In 2016, a U.S. Department of Justice (DOJ) Inspector General report found that private prisons had a 28% higher rate of inmate-on-inmate assaults and more than twice as many inmate-on-staff assaults compared to federally-run and operated prisons. 

“It’s increasingly recognized that private prisons cut corners, endanger corrections officers and prisoners, and do not save money,” Grijalva wrote. 

His bill ends family detention and reinstates case management programs to monitor families while removing “perverse profit incentives” that he says helped facilitate the mass incarceration crisis in the nation. 
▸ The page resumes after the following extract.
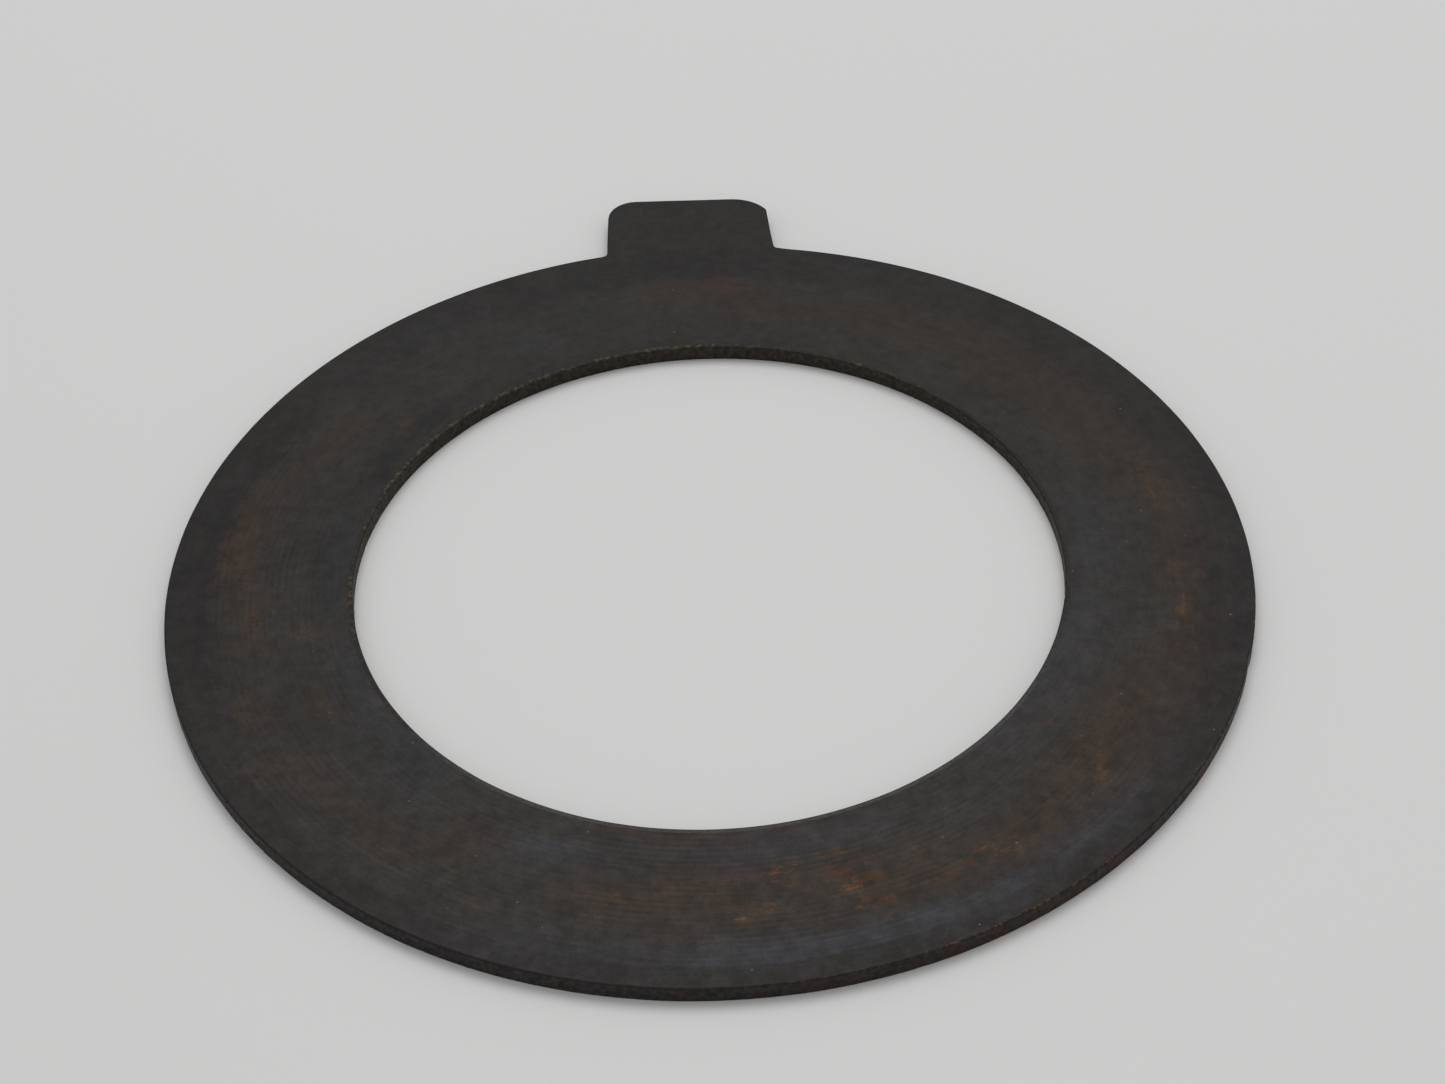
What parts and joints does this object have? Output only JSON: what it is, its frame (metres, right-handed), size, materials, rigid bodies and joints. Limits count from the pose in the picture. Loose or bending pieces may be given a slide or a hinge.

Instead of imprisoning families for seeking asylum, the bill would reinstate family case management programs that are more successful in safely and efficiently guiding families through the asylum process.

“Family detention is traumatizing, ineffective, and unsafe,” continued Rep. Grijalva. “We have a duty to end this inhumane system and instead institute alternatives to detention that are rooted in our values.”

Grijalva has sponsored legislation since 2015 to address the private prison industry, reported NBC’s Suzanne Gamboa, who wrote that Grijalva began his work in the sector as co-chair of the Progressive Caucus.

In his bill, Grijalva also highlights the dangers that LGBTQ and HIV-positive immigrants face in detention centers. 

“Every day, LGBTQ and HIV-positive immigrants are being horribly mistreated in corporate-run detention facilities that have a financial incentive to provide cheap, substandard living conditions,” said Immigration Equality Action Fund Executive Director, Aaron Morris. 

The bill is endorsed by various immigrant rights organizations including Mijente, RAICES, and the Immigration Equality Action Fund.